Etre quelqu'un
Dès mon arrivée dans le service, un infirmier me conseille d’aller rencontrer madame D.
- Tu verras, cette patiente est parfois un peu confuse, mais surtout très angoissée depuis ce matin.
Je rentre dans une chambre ensoleillée et rencontre une femme qui tourne vers moi un visage tourmenté.
- Qui êtes-vous? Pourquoi venez-vous?
Ma réponse la rassure et avant que je n’aie pu m’asseoir, elle me parle de son angoisse, de sa tristesse.
- Je suis tellement perdue;
Elle se met à pleurer.
- Vous savez la solitude, c'est tellement dur !
Je lui demande l’autorisation de prendre une chaise, lui tends une main, et parcours du regard sa chambre. Un gros bouquet de fleurs fraiches, des photos de réunions de familles, des enfants entourant son fauteuil, des petits-enfants à l’air espiègle, une boite de chocolats à peine entamée ; sur sa table de nuit un dessin d’enfant à la signature maladroite, une longue liste de numéros de téléphone …Tout dans cette chambre me parle de présence, de famille, de visites. Mais aujourd’hui madame D est confuse et se sent terriblement seule.
- Dites moi où je suis ... et qui est à côté? une autre personne dans une autre chambre ? Parce qu'il y a d'autres chambres?
Cette idée semble l’effrayer.
- Eux aussi ils sont tous seuls dans leur chambre? mais c'est terrible.
Elle fixe le couloir avec inquiétude. Devant sa porte passe une jeune soignante, avec un chariot de soins.
- Mais qui est cette femme? Et où va t’elle ?

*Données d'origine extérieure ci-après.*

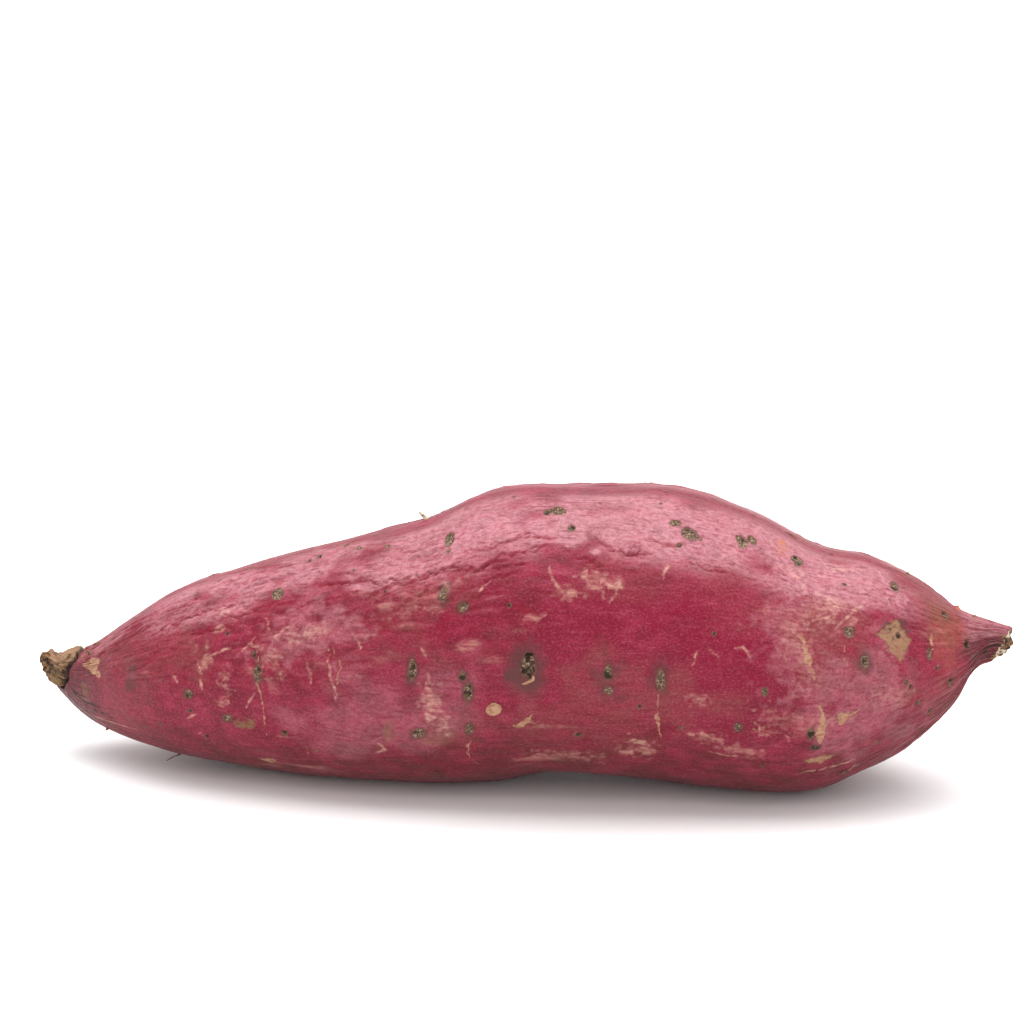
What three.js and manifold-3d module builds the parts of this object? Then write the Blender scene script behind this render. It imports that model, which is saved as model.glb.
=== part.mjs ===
// A sweet potato: one swollen storage root, lying on its side on two small flat rest spots.
// Millimetres, +Z up. +X runs along the root, from its thin root tip to the cut vine stem.
// The origin is on the resting plane, at the middle of the root's footprint.

import * as THREE from "three";
import { mergeVertices } from "three/addons/utils/BufferGeometryUtils.js";
import Module from "manifold-3d";

// The root's outline at stations along its length. Each row gives the distance from the root tip,
// the sideways sway of the centreline, the heights of the keel and of the ridge above the resting
// plane, and the half width. A keel below the plane is where the root's own weight pressed it flat.
const STATIONS = [
  // along, sway, keel, ridge, half width
  [0.0, 6.0, 19.3, 20.1, 0.3],
  [1.5, 6.0, 17.0, 21.3, 2.0],
  [6.0, 5.5, 12.0, 21.6, 4.5],
  [13.0, 4.5, 7.2, 24.0, 8.5],
  [24.0, 2.5, 3.8, 32.0, 14.5],
  [35.0, 1.0, 1.4, 38.0, 18.5],
  [56.0, -0.5, 0.2, 45.5, 23.5],
  [82.0, -0.5, -0.7, 53.4, 27.5],
  [96.0, 0.0, -0.3, 59.2, 29.0],
  [111.0, 0.5, 2.2, 60.5, 30.0],
  [131.0, 1.5, 0.5, 60.0, 30.0],
  [147.0, 2.0, -0.7, 55.6, 29.5],
  [161.0, 1.5, -0.1, 49.4, 27.0],
  [171.0, 0.5, 3.7, 47.3, 23.0],
  [181.0, -0.5, 9.8, 42.8, 17.0],
  [188.0, -1.5, 17.8, 38.4, 11.0],
  [192.0, -2.0, 25.5, 36.4, 6.0],
  [196.0, -2.0, 28.0, 35.2, 4.2],
  [203.0, -2.5, 28.7, 33.2, 3.5],
];

// Shallow lengthwise swellings of the two flanks: how many would go round the root, how high each
// stands as a share of the radius, where the first one starts, and how far they twist from end to
// end. They fade out towards the keel and the ridge, whose heights the stations give.
const SWELLINGS = [
  { around: 2, share: 0.015, start: 0.6, twist: 1.4 },
  { around: 3, share: 0.02, start: 2.1, twist: -1.1 },
  { around: 5, share: 0.01, start: 0.3, twist: 2.3 },
];

// The vine stem was cut off aslant: a point on the cut and the direction that the cut faces.
const STEM_CUT_POINT = new THREE.Vector3(198.3, -2, 31);
const STEM_CUT_FACING = new THREE.Vector3(0.82, -0.35, -0.43).normalize();

// The mesh: rings along the root, and corners round each ring.
const RINGS = 96;
const CORNERS = 40;

// The side of a block for trimming the root: it reaches past both ends from any point of the root.
const BLOCK = 600;

const FULL_TURN = 2 * Math.PI;

const centreline = new THREE.CatmullRomCurve3(
  STATIONS.map(([along, sway, keel, ridge]) => new THREE.Vector3(along, sway, (keel + ridge) / 2)),
  false,
  "catmullrom",
);

const girth = new THREE.CatmullRomCurve3(
  STATIONS.map(([, , keel, ridge, halfWidth]) => new THREE.Vector3(halfWidth, (ridge - keel) / 2, 0)),
  false,
  "catmullrom",
);

// How much the section stands proud of a plain ellipse, as a factor near 1.
function swelling(share, angle) {
  const fade = Math.cos(angle) ** 2;
  let factor = 1;
  for (const wave of SWELLINGS) {
    factor += fade * wave.share * Math.cos(wave.around * angle - wave.start - wave.twist * share);
  }
  return factor;
}

// A point of the skin, at a share of the way along the stations and an angle round the section.
function skinPoint(share, angle) {
  const centre = centreline.getPoint(share);
  const half = girth.getPoint(share);
  const proud = swelling(share, angle);
  return [
    centre.x,
    centre.y + half.x * proud * Math.cos(angle),
    centre.z + half.y * proud * Math.sin(angle),
  ];
}

// The whole root as rings joined by triangles, closed by a fan of triangles at each end.
function rootGeometry() {
  const points = [];
  for (let ring = 0; ring < RINGS; ring++) {
    for (let corner = 0; corner < CORNERS; corner++) {
      points.push(...skinPoint(ring / (RINGS - 1), (FULL_TURN * corner) / CORNERS));
    }
  }
  const tip = points.length / 3;
  points.push(...centreline.getPoint(0).toArray());
  const stem = tip + 1;
  points.push(...centreline.getPoint(1).toArray());

  const triangles = [];
  const lastRing = (RINGS - 1) * CORNERS;
  for (let corner = 0; corner < CORNERS; corner++) {
    const next = (corner + 1) % CORNERS;
    triangles.push(tip, next, corner);
    triangles.push(stem, lastRing + corner, lastRing + next);
    for (let ring = 0; ring < RINGS - 1; ring++) {
      const near = ring * CORNERS;
      const far = near + CORNERS;
      triangles.push(near + corner, near + next, far + next);
      triangles.push(near + corner, far + next, far + corner);
    }
  }
  return new THREE.BufferGeometry()
    .setAttribute("position", new THREE.Float32BufferAttribute(points, 3))
    .setIndex(triangles);
}

// A block that fills the space beyond a plane, on the side that the plane faces.
function blockBeyond(point, facing) {
  const turn = new THREE.Quaternion().setFromUnitVectors(new THREE.Vector3(0, 0, 1), facing);
  return new THREE.BoxGeometry(BLOCK, BLOCK, BLOCK)
    .translate(0, 0, BLOCK / 2)
    .applyQuaternion(turn)
    .translate(point.x, point.y, point.z);
}

function solidOf(wasm, geometry) {
  const bare = geometry.clone();
  bare.deleteAttribute("normal");
  bare.deleteAttribute("uv");
  const merged = mergeVertices(bare);
  return new wasm.Manifold(
    new wasm.Mesh({
      numProp: 3,
      vertProperties: merged.attributes.position.array,
      triVerts: new Uint32Array(merged.index.array),
    }),
  );
}

function geometryOf(solid) {
  const mesh = solid.getMesh();
  return new THREE.BufferGeometry()
    .setAttribute("position", new THREE.BufferAttribute(mesh.vertProperties, 3))
    .setIndex(new THREE.BufferAttribute(mesh.triVerts, 1));
}

// The root, pressed flat where it rests, with its stem cut off, moved so that the origin is under
// the middle of its footprint.
async function sweetPotatoGeometry() {
  const wasm = await Module();
  wasm.setup();
  const restingPlane = blockBeyond(new THREE.Vector3(), new THREE.Vector3(0, 0, -1));
  const stemOffcut = blockBeyond(STEM_CUT_POINT, STEM_CUT_FACING);
  const solid = solidOf(wasm, rootGeometry())
    .subtract(solidOf(wasm, restingPlane))
    .subtract(solidOf(wasm, stemOffcut));
  const geometry = geometryOf(solid);
  geometry.computeBoundingBox();
  const { min, max } = geometry.boundingBox;
  geometry.translate(-(min.x + max.x) / 2, -(min.y + max.y) / 2, -min.z);
  geometry.computeVertexNormals();
  return geometry;
}

const skin = new THREE.MeshStandardMaterial({ color: 0xa84a5e, roughness: 0.6, metalness: 0 });

const sweetPotato = new THREE.Mesh(await sweetPotatoGeometry(), skin);
sweetPotato.name = "sweet_potato";

const model = new THREE.Group();
model.add(sweetPotato);

export default model;
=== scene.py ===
"""A sweet potato lying on a pale floor in soft studio light.

The CAD solid gives the form. Its skin is rebuilt here as one fine mesh on a grid of rings and
columns: rings run round the root from the root tip to the cut stem, and columns run along it.
Scars, flaked patches, scratches, creases and wrinkles are then raised or sunk in that mesh, and
each leaves a mask on it that the skin's material colours. Some masks paint light and shade into
that colour: shade in creases, in cracks and under the root, a highlight along the top that is
partly waxy bloom, and pale specks that are partly glints.

Lengths are in millimetres until the mesh is made. A place on the skin is (along, around): along
is x in the frame, from the root tip to the stem, and around is an angle in degrees, where 0
faces the front (-Y), 90 the top and 180 the back.
"""
import math

import bpy
import numpy as np
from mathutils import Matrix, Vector
from mathutils.bvhtree import BVHTree


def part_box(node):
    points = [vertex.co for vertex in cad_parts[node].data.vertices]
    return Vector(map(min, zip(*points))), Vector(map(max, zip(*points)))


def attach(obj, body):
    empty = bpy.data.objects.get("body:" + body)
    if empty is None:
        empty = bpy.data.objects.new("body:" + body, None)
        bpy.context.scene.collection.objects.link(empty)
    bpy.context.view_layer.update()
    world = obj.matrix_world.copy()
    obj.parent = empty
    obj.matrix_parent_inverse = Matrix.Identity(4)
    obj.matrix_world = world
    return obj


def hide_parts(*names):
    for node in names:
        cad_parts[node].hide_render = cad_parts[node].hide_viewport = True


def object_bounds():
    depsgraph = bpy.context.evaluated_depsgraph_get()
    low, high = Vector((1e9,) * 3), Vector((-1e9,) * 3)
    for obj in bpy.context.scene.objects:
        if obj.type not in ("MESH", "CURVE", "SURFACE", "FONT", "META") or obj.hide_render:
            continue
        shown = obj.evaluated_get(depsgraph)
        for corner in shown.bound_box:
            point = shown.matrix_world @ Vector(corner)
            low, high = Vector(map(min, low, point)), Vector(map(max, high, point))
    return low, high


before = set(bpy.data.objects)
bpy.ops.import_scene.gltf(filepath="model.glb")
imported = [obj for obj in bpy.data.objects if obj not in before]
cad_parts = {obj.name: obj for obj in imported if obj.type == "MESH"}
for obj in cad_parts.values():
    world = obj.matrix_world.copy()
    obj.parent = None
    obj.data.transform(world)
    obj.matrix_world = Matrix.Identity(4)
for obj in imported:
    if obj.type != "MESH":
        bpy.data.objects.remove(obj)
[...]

Je tente de la rassurer, lui donne le prénom de la soignante, lui rappelle qu’elle est aussi là pour elle, et devant sa peur lui propose de fermer la porte pour être plus tranquille.

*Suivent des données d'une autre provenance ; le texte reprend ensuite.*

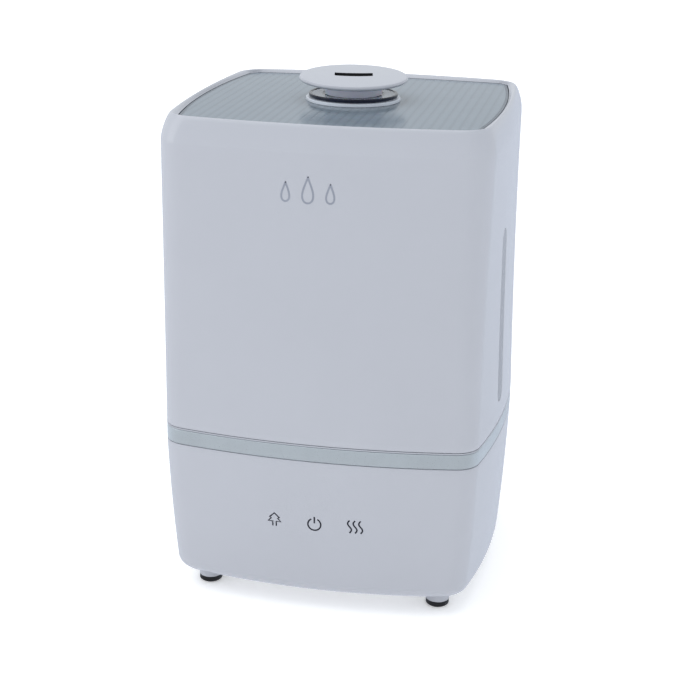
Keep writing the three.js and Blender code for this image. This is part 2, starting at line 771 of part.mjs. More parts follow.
const dish = turnedRing([
  [NECK_FOOT_RADIUS - 4, DISH_LOW - 5],
  [CHIMNEY_INNER - GAP, DISH_LOW - 5],
  [CHIMNEY_INNER - GAP, DISH_LOW],
  [DISH_RADIUS - 0.5, DISH_LOW],
  [DISH_RADIUS, DISH_LOW + 0.8],
  [DISH_RADIUS, DISH_HIGH - 0.4],
  [DISH_RADIUS - 0.6, DISH_HIGH],
  [NECK_FOOT_RADIUS + 1, DISH_HIGH],
  [NECK_FOOT_RADIUS + 0.6, DISH_HIGH - 1.2],
  [NECK_FOOT_RADIUS - 2, DISH_HIGH - 1.2],
  [NECK_FOOT_RADIUS - 2, DISH_LOW - 3],
  [NECK_FOOT_RADIUS - 4, DISH_LOW - 3],
]);
piece(nozzle, "nozzle_dish", dish, SMOKED);

// The slot: a band of an arc that bows towards the front of the disc.
function slotCutter() {
  const centre = SLOT_RADIUS - SLOT_WIDTH / 2;
  const half = Math.asin(SLOT_LENGTH / 2 / SLOT_RADIUS);
  const points = [];
  for (const [radius, side] of [[SLOT_RADIUS, 1], [SLOT_RADIUS - SLOT_WIDTH, -1]]) {
    for (let i = 0; i <= 8; i++) {
      const angle = -Math.PI / 2 + side * half * (i / 4 - 1);
      const x = SLOT_RADIUS * Math.cos(angle);
      points.push(new THREE.Vector2(x, centre + radius * Math.sin(angle)));
    }
  }
  return prism(points, DISC_LOW - 2, DISC_LOW + DISC_THICK + 3);
}

function nozzleHead() {
  const top = DISC_LOW + DISC_THICK;
  const disc = turned([
    [0, DISC_LOW],
    [DISC_RADIUS - 2.4, DISC_LOW],
    [DISC_RADIUS - 0.6, DISC_LOW + 0.3],
    [DISC_RADIUS, DISC_LOW + 1],
    [DISC_RADIUS - 0.3, DISC_LOW + 1.9],
    [DISC_RADIUS - 1.2, top - 0.7],
    [DISC_RADIUS - 3.4, top - 0.3],
    [0, top],
  ]);
  const raked = cut(disc, slotCutter())
    .translate([0, 0, -DISC_LOW])
    .rotate([THREE.MathUtils.radToDeg(DISC_RAKE), 0, 0])
    .translate([0, 0, DISC_LOW]);
  const neck = turnedRing([
    [NECK_FOOT_RADIUS - 1.8, DISH_HIGH - 0.9],
    [NECK_FOOT_RADIUS, DISH_HIGH - 0.9],
    [NECK_RADIUS, DISC_LOW + 1.5],
    [NECK_RADIUS - 1.8, DISC_LOW + 1.5],
  ]);
  const underside = block(-40, 40, -40, 40, -20, 0)
    .rotate([THREE.MathUtils.radToDeg(DISC_RAKE), 0, 0])
    .translate([0, 0, DISC_LOW + 1]);
  return join(neck.intersect(underside), raked);
}
piece(nozzle, "nozzle_head", nozzleHead(), WHITE);

// ---- Filler cap and valve -----------------------------------------------------------------

function fillerCap() {
  const shell = turnedRing([
    [VALVE_HOLE, CAP_PLATE_LOW],
    [CAP_OUTER - 1, CAP_PLATE_LOW],
    [CAP_OUTER, CAP_PLATE_LOW + 1],
    [CAP_OUTER, 115],
    [FILL_OUTER + 0.8 + GAP, 115],
    [FILL_OUTER + 0.8 + GAP, CAP_PLATE_HIGH],
    [VALVE_HOLE, CAP_PLATE_HIGH],
  ]);
  const guide = pipe(4.4, STEM_RADIUS + GAP, 96, CAP_PLATE_HIGH, undefined, COARSE);
  const spokes = cut(
    join(
      block(-VALVE_HOLE - 1, VALVE_HOLE + 1, -0.8, 0.8, CAP_PLATE_LOW, CAP_PLATE_HIGH),
      block(-0.8, 0.8, -VALVE_HOLE - 1, VALVE_HOLE + 1, CAP_PLATE_LOW, CAP_PLATE_HIGH),
    ),
    post(3.6, CAP_PLATE_LOW - THROUGH, CAP_PLATE_HIGH + THROUGH, undefined, COARSE),
  );
  // Finger grips around the skirt.
  const grips = [];
  for (let i = 0; i < 12; i++) {
    const angle = (i * Math.PI) / 6;
    const at = { x: CAP_OUTER * Math.cos(angle), y: CAP_OUTER * Math.sin(angle) };
    grips.push(post(1.4, CAP_PLATE_LOW + 2, 114, at, 8));
  }
  return join(shell, guide, spokes, ...grips);
}
piece(capUnit, "filler_cap", fillerCap(), INNER_WHITE);

const capSeal = pipe(FILL_OUTER, FILL_INNER, CAP_PLATE_HIGH + GAP, FILL_LOW - GAP);
piece(capUnit, "cap_seal", capSeal, SILICONE);

const sealLow = CAP_PLATE_HIGH + GAP + VALVE_LIFT;
const valvePlunger = turned(
  [
    [0, STEM_LOW],
    [5.5, STEM_LOW],
    [5.5, STEM_LOW + 1.6],
    [STEM_RADIUS, STEM_LOW + 1.6],
    [STEM_RADIUS, sealLow + 1.5],
    [10, sealLow + 1.5],
    [10, sealLow + 2.7],
    [0, sealLow + 3.4],
  ],
  COARSE,
);
piece(capUnit, "valve_plunger", valvePlunger, INNER_WHITE);
piece(capUnit, "valve_seal", pipe(9.6, STEM_RADIUS + GAP, sealLow, sealLow + 1.2), SILICONE);

// Compression spring around the stem, between its foot and the guide.
class Helix extends THREE.Curve {
  constructor(radius, low, high, turns) {
    super();
    Object.assign(this, { radius, low, high, turns });
  }
  getPoint(share, target = new THREE.Vector3()) {
    const angle = share * this.turns * 2 * Math.PI;
    const height = this.low + (this.high - this.low) * share;
    return target.set(this.radius * Math.cos(angle), this.radius * Math.sin(angle), height);
  }
}
const wire = new THREE.Shape();
wire.absarc(0, 0, 0.45, 0, 2 * Math.PI);
const springGeometry = new THREE.ExtrudeGeometry(wire, {
  steps: 44,
  curveSegments: 3,
  bevelEnabled: false,
  extrudePath: new Helix(3.6, STEM_LOW + 2.5, 95.1, 5),
});
piece(capUnit, "valve_spring", solid(springGeometry), STEEL);

export default humidifier;
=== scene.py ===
import math

import bmesh
import bpy
from mathutils import Matrix, Vector


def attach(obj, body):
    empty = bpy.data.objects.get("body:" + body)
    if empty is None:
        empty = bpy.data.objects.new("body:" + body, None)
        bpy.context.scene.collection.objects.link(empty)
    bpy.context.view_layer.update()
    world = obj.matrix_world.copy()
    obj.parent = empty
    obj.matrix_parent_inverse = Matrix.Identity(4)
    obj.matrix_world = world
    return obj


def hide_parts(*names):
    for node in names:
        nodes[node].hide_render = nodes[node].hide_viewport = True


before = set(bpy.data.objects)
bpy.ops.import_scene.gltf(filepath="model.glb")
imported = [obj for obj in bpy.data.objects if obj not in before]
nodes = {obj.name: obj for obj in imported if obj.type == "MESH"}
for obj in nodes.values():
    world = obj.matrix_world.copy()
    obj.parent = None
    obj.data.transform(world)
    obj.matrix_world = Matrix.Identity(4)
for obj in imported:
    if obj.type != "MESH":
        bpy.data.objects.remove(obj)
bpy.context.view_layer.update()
scene = bpy.context.scene

MM = 0.001
GAP = 0.3
WALL = 2.6

# ---- Body dimensions ----------------------------------------------------------------------

HALF_WIDTH = 106
HALF_DEPTH = 107.8
SIDE_BOW = (8.6, 3.2)  # at the band and at the top
FRONT_BOW = (7.8, 6.6)
CORNER = (15.4, 19)
TANK_WIDTH_TAPER = (-0.066, 0.028)
TANK_DEPTH_TAPER = (0.036, -0.069)
BASE_WIDTH_TAPER = (-0.012, -0.032)
BASE_DEPTH_TAPER = (-0.055, 0)
UNDERSIDE = 10.6
SEAM_LOW = 102.5
SEAM_HIGH = 113.1
RIM_TOP = 303.8
RIM_EDGE = 302.1
PANEL_TOP = 301.9
TOP_ROUND_HEIGHT = 15.6
TOP_ROUND_WIDTH = 5.3
TOP_ROUND_POWER = 1.42
BOTTOM_ROUND = 9.2
SHOULDER = RIM_TOP - TOP_ROUND_HEIGHT
TANK_LOW = SEAM_HIGH + GAP
DECK_HIGH = 300.2

PANEL_HALF_WIDTH = 94.1
PANEL_HALF_DEPTH = 93.2
PANEL_SIDE_BOW = 6.3
PANEL_FRONT_BOW = 4.5
PANEL_CORNER = 8.2
PANEL_BORDER = 1.6
GROOVE_PITCH = 5.44
GROOVE_WIDTH = 1.5
GROOVE_DEPTH = 0.05

CHIMNEY_OUTER = 22
CHIMNEY_INNER = 19.8
CHIMNEY_HOLE = 24.4
COLLAR_RADIUS = 29.3
COLLAR_LOW = PANEL_TOP + 0.05
DISH_RADIUS = 27.8
DISH_LOW = 304.2
DISH_HIGH = 306.3
NECK_RADIUS = 19
NECK_FOOT_RADIUS = 17.6
DISC_RADIUS = 34
DISC_LOW = 314
DISC_THICK = 3.2
DISC_RAKE = math.radians(3.3)
NOZZLE_TURN = math.radians(11)
SLOT_LENGTH = 23.6
SLOT_WIDTH = 9
SLOT_RADIUS = 34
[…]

- Hô non je vous en prie ! Ne fermez pas la porte. Je ne supporte pas les portes fermées. On ne sait jamais ce qu’il y a derrière.
Je laisse donc la porte ouverte, et nous écoutons sans parler les bruits du service. Des voix, des chariots, des familles, un mouvement qui semble peu à peu calmer les angoisses de madame D. Mais quelques minutes plus tard, tenant toujours ma main, elle se redresse sur son lit les yeux brillants :
- Quelle heure est-il ? Cinq heures? Il va bientôt faire nuit, c'est terrible! Il ne faut pas fermer les volets. Vous ne les fermerez pas n'est-ce-pas ?
Je ne les fermerai pas.
- Je suis tellement perdue ici ! C'est difficile ; ce qui est difficile... c'est d'être quelqu'un.

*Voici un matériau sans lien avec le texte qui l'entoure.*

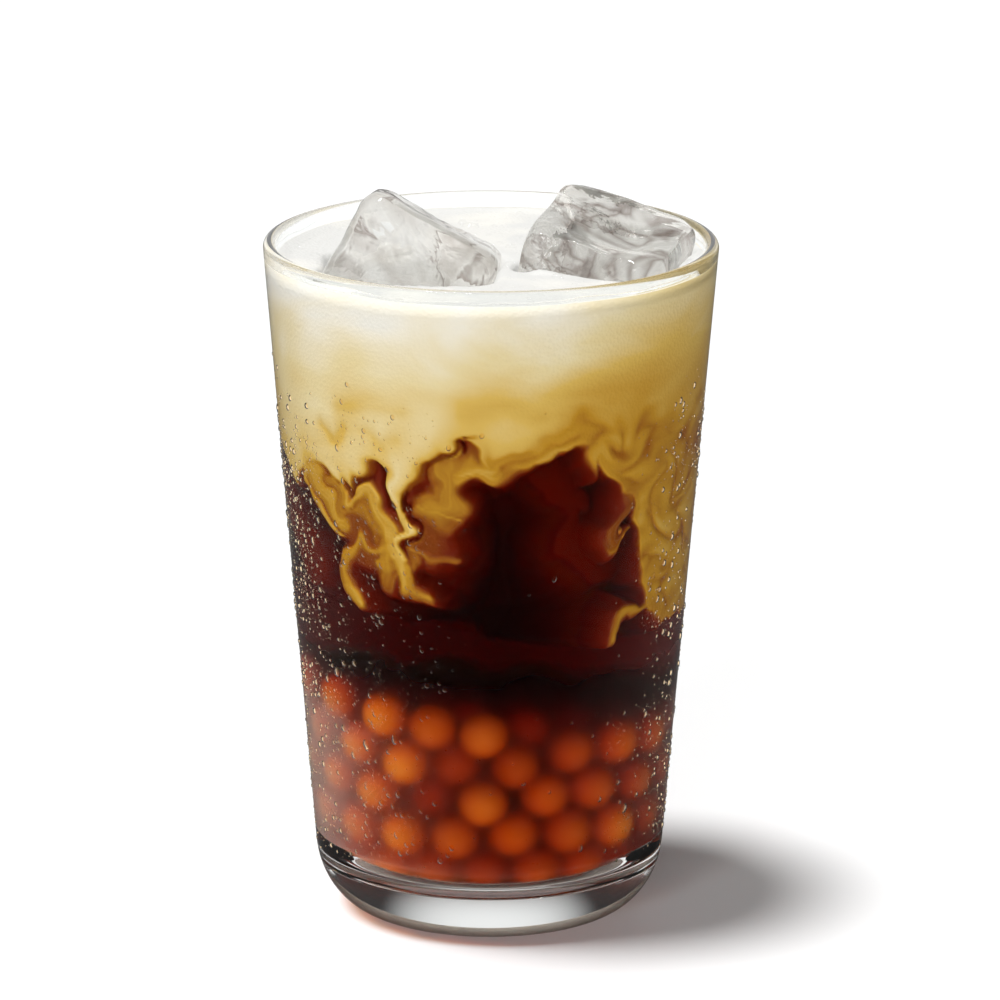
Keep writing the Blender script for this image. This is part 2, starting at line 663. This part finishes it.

Cette phrase m’interpelle.
- Etre quelqu'un ?
- Vous voyez bien, je ne suis plus personne.
Je regarde cette femme et une part de moi cherche à deviner ce qu'était sa vie d'avant, ce qui à ses yeux en faisait quelqu'un.
- Vous êtes une femme qui a une nombreuse famille, dont tout le monde s'occupe ici, qui m’accueille et auprès de laquelle je passe un bon moment ; pour chacun de nous vous êtes quelqu'un.
- C’est vrai ? Vous reviendrez? Tous les jours?
Je laisse passer un silence. Puis lui précise que je viens le vendredi, mais que chaque jour quelqu’un peut lui tenir compagnie.
- Mais comment je ferai quand je serai partie ?
Comme souvent, je reste en équilibre sur le verbe partir, qui revêt des significations si diverses. Je tente de la rassurer par un sourire.
Madame D. me regarde fixement en agrippant mes deux mains.
Une infirmière entre, nous regarde et rit :
- Madame D. , si Véronique avait une troisième main elle pourrait vous la donner aussi !
La malade regarde l’infirmière, puis moi, et sourit, pour la première fois:
- vous n’avez pas une autre main à me laisser ?
La journée se termine, je quitte la maison avec cet échange en tête. Au fond, qu'est ce qu'être quelqu'un?